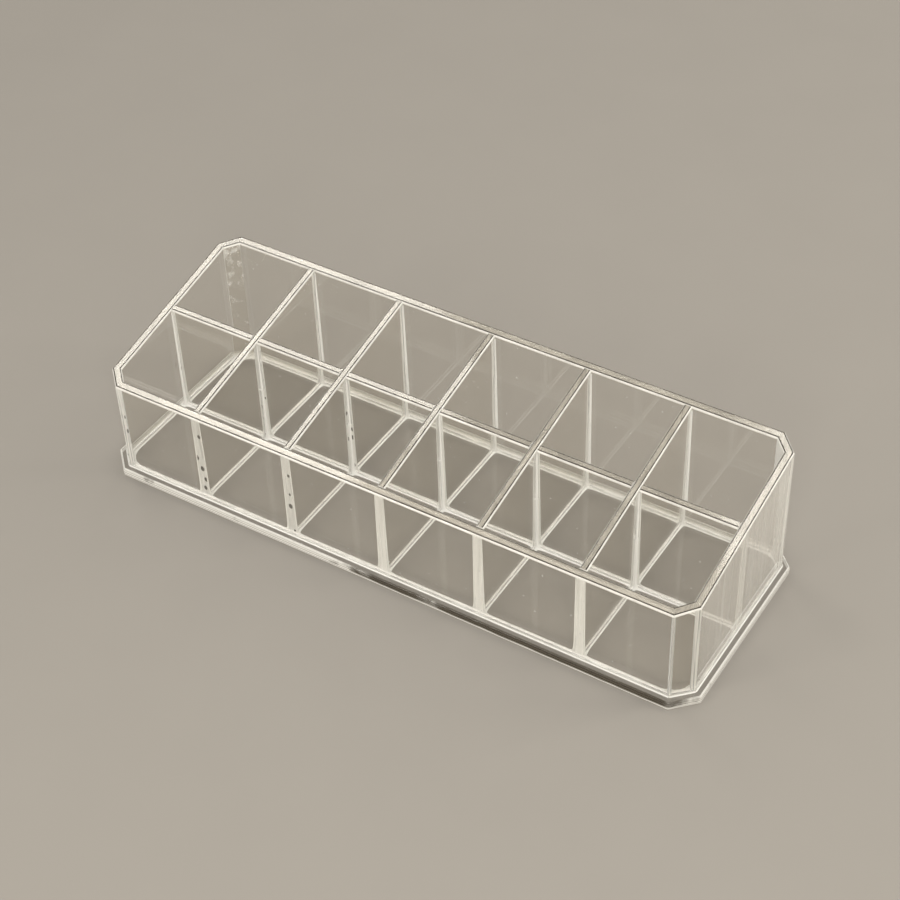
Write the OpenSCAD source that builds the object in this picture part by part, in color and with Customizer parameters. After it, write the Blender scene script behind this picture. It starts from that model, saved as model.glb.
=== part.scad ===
// Clear acrylic organizer with two rows of square compartments.
// Cut sheets are bonded edge to face: a base plate, four walls, four corner strips between the walls,
// and dividers that cross in halved joints. All top edges lie in one plane that slopes down to the front.
// Millimetres. X runs along the length, the low front wall faces -Y and Z is up.
// The origin is the centre of the base plate's underside.

/* [Base plate] */
// Length of the base plate, the longest size of the whole
base_length = 180; // [150:1:260]
// Depth of the base plate, front to back
base_depth = 63; // [54:1:110]
// Thickness of the base plate
base_thickness = 2.5; // [2:0.1:5]
// Lip that the base plate shows all round outside the walls
base_lip = 2; // [0.5:0.1:5]

/* [Walls] */
// Height of the front rim above the table
front_height = 31; // [20:0.5:60]
// Height of the back rim above the table
back_height = 43; // [20:0.5:90]
// Thickness of the wall sheets and of the corner strips
wall_thickness = 2.5; // [1.5:0.1:4]
// Length that each cut corner takes off both of its walls
corner_cut = 4.8; // [3:0.1:10]

/* [Dividers] */
// Thickness of the divider sheets
divider_thickness = 2.2; // [1.5:0.1:4]
// Play on each side of a halved joint's slot
slot_gap = 0.1; // [0.05:0.01:0.3]
// Height of the slot's closed end, as a share of the long divider's height
slot_height_share = 0.5; // [0.3:0.05:0.7]

/* [Hidden] */
// Overrun that lets a cut pass clear through a face
over = 1;
// Compartments in each row
columns = 6;
// Half sizes of the octagon that the walls stand on
half_length = base_length / 2 - base_lip;
half_depth = base_depth / 2 - base_lip;
// What a cut corner loses for each millimetre that the octagon is drawn inward
cut_loss_share = 2 - sqrt(2);
// Clear inside sizes
inside_length = 2 * (half_length - wall_thickness);
inside_depth = 2 * (half_depth - wall_thickness);
// Clear length of one compartment, and the step from one to the next
cell_length = (inside_length - (columns - 1) * divider_thickness) / columns;
pitch = cell_length + divider_thickness;
// Height of the rim plane at the middle, and the height of the slots' closed ends
middle_height = rim_height(0);
slot_height = base_thickness + (middle_height - base_thickness) * slot_height_share;
// Width of a slot, with its play
slot_width = divider_thickness + 2 * slot_gap;
// Corners of the octagon, counted anticlockwise from the front wall's right end
front_right = 0;
back_right = 2;
back_left = 4;
front_left = 6;

// Height of the sloping rim plane at a place y along the depth
function rim_height(y) = front_height + (back_height - front_height) * (y + half_depth) / (2 * half_depth);

// The walls' octagon drawn inward by inset, or outward where inset is negative
function octagon(inset) =
    let (
        x = half_length - inset,
        y = half_depth - inset,
        cut = corner_cut - inset * cut_loss_share
    )
    [
        [x - cut, -y], [x, -y + cut],
        [x, y - cut], [x - cut, y],
        [-x + cut, y], [-x, y - cut],
        [-x, -y + cut], [-x + cut, -y]
    ];

// Outline of a straight sheet seen from above, centred on the origin
function straight(length, thickness) = [
    [-length / 2, -thickness / 2], [length / 2, -thickness / 2],
    [length / 2, thickness / 2], [-length / 2, thickness / 2]
];

// Place of a cross divider's middle, counted from 1 at the left
function cross_x(index) = -half_length + wall_thickness + index * pitch - divider_thickness / 2;

// Everything above the base plate and below the rim plane
module under_rim() {
    rotate([90, 0, 90])
        translate([0, 0, -half_length - over])
            linear_extrude(2 * (half_length + over))
                polygon([
                    [-half_depth - over, base_thickness],
                    [half_depth + over, base_thickness],
                    [half_depth + over, rim_height(half_depth + over)],
                    [-half_depth - over, rim_height(-half_depth - over)]
                ]);
}

// An upright sheet on the base plate, cut off at the rim plane
module standing_sheet(outline) {
    intersection() {
        linear_extrude(max(front_height, back_height) + over)
            polygon(outline);
        under_rim();
    }
}

// One side of the shell, from an octagon corner to the next, with mitred ends
module shell_side(corner) {
    next = (corner + 1) % len(octagon(0));
    color("ivory", 0.35)
        standing_sheet([
            octagon(0)[corner], octagon(0)[next],
            octagon(wall_thickness)[next], octagon(wall_thickness)[corner]
        ]);
}

module base_plate() {
    color("ivory", 0.45)
        linear_extrude(base_thickness)
            polygon(octagon(-base_lip));
}

module front_wall() {
    shell_side(front_left + 1);
}

module right_end_wall() {
    shell_side(front_right + 1);
}

module back_wall() {
    shell_side(back_right + 1);
}

module left_end_wall() {
    shell_side(back_left + 1);
}

// The slots are open at the top, and the cross dividers drop into them
module long_divider() {
    color("ivory", 0.35)
        difference() {
            standing_sheet(straight(inside_length, divider_thickness));
            for (index = [1 : columns - 1])
                translate([cross_x(index), 0, slot_height - slot_gap / 2])
                    linear_extrude(max(front_height, back_height))
                        square([slot_width, divider_thickness + 2 * over], center = true);
        }
}

// The slot is open at the bottom and straddles the long divider
module cross_divider(index) {
    color("ivory", 0.35)
        translate([cross_x(index), 0, 0])
            difference() {
                standing_sheet(straight(divider_thickness, inside_depth));
                translate([0, 0, base_thickness - over])
                    linear_extrude(slot_height + slot_gap / 2 - base_thickness + over)
                        square([divider_thickness + 2 * over, slot_width], center = true);
            }
}

base_plate();
front_wall();
right_end_wall();
back_wall();
left_end_wall();
shell_side(front_right);  // front_right_corner
shell_side(back_right);  // back_right_corner
shell_side(back_left);  // back_left_corner
shell_side(front_left);  // front_left_corner
long_divider();
cross_divider(1);  // cross_divider_1
cross_divider(2);  // cross_divider_2
cross_divider(3);  // cross_divider_3
cross_divider(4);  // cross_divider_4
cross_divider(5);  // cross_divider_5
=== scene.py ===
import math

import bpy
from bpy.props import FloatProperty, FloatVectorProperty, IntProperty, PointerProperty
from mathutils import Matrix, Vector


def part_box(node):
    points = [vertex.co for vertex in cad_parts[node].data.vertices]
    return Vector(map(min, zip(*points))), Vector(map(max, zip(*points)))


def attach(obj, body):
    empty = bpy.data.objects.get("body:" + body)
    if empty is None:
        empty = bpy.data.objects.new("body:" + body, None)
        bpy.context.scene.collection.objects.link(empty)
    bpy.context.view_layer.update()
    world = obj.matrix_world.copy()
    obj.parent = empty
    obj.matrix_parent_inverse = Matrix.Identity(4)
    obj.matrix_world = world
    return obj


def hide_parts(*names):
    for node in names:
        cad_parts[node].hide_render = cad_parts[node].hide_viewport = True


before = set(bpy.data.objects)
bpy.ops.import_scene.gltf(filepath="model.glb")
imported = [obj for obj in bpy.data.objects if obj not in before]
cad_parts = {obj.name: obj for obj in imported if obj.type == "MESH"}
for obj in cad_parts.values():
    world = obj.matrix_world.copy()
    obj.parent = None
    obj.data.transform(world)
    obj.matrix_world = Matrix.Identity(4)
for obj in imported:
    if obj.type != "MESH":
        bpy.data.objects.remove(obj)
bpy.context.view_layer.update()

# Clear acrylic organizer, cut from cast sheet and solvent-bonded. Metres, in the CAD's own frame.
# Every sheet is one piece that stands for its CAD node, with clear faces and paler cut edges.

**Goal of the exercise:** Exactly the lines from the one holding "base_plate();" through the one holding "points = [vertex.co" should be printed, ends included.

**Written solution:**
base_plate();
front_wall();
right_end_wall();
back_wall();
left_end_wall();
shell_side(front_right);  // front_right_corner
shell_side(back_right);  // back_right_corner
shell_side(back_left);  // back_left_corner
shell_side(front_left);  // front_left_corner
long_divider();
cross_divider(1);  // cross_divider_1
cross_divider(2);  // cross_divider_2
cross_divider(3);  // cross_divider_3
cross_divider(4);  // cross_divider_4
cross_divider(5);  // cross_divider_5
=== scene.py ===
import math

import bpy
from bpy.props import FloatProperty, FloatVectorProperty, IntProperty, PointerProperty
from mathutils import Matrix, Vector


def part_box(node):
    points = [vertex.co for vertex in cad_parts[node].data.vertices]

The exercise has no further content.